A few years ago, SWE did Small Satellites for Secondary Students (S4), where they worked with high school students on a regular basis during weekends. According to Ali, after S4’s culmination, the program had a profound influence on parents and students alike.

“One of the parents came up to me and hugged me, crying, and said, ‘I’ve seen a dramatic change, a complete 180, in my daughter'” Ali said. “‘She’s working a lot harder in her classes, she’s more focused, and our relationship has gotten better because of this program.'”

Kylee Davis is shown interacting with young girls at SWE's most recent Imagineer Day. (Photo Courtesy of Jessica Bartlett, Student Photographer)

Davis is shown interacting with young girls at SWE’s most recent Imagineer Day. (Jessica Bartlett / Student Photographer)

The daughter confided in Ali as well, telling her that in a year’s time, Ali had changed her entire outlook on life, provided her with ways of thinking, of acting, of pursuing.

“I think that’s the biggest reason why we want to hit places that don’t have that opportunity or don’t have programs like this,” Ali said. “A simple ‘Yes, you can be in this program’ can change their entire lives.”

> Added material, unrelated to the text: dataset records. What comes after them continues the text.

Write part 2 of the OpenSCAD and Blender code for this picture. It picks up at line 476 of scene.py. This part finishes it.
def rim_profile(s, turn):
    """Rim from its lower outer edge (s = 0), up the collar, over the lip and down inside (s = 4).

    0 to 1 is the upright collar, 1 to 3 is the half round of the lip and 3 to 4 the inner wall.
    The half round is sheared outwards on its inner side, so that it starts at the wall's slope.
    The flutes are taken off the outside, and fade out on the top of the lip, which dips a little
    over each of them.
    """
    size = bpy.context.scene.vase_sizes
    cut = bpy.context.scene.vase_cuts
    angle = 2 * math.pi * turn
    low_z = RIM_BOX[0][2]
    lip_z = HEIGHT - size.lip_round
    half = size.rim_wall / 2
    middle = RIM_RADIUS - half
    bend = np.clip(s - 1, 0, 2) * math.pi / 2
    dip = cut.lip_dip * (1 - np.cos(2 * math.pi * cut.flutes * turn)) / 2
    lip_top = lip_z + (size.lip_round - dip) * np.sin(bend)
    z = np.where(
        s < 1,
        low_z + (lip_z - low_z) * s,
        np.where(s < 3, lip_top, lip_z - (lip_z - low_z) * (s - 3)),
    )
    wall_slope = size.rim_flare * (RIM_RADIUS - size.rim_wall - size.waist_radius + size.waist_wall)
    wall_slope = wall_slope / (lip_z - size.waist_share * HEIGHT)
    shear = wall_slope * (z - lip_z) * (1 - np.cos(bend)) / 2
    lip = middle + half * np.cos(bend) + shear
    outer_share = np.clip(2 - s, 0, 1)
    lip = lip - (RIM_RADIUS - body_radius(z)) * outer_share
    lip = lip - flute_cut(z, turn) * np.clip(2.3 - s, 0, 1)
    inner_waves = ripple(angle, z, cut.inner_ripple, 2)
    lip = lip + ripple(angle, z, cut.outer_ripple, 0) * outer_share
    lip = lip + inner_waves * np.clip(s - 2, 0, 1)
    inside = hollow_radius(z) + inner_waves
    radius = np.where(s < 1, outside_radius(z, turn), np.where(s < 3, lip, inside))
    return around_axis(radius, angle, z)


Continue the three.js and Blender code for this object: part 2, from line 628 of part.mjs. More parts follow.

SWE is looking to expand on S4 with a program called “Femineers,” inspired by a successful program of five years now out of Cal Poly. Femineers will establish a connection with a middle school in the area, prioritizing underserved students who are lacking exposure to STEM fields. SWE wants to reach out to these students and start a consistent program with the same group of girls for three or four years at a time. Motivating youth to see their true potential is the ultimate goal.

Harnessing and channeling that motivation is key to inspiring change and empowering future women engineers.

“There is no road map for engineering,” Teel Jonson reflected. “We want to make a difference. We want to do something that’s creative. And hearing that from the other women, it’s really awesome knowing you’re not the only one.”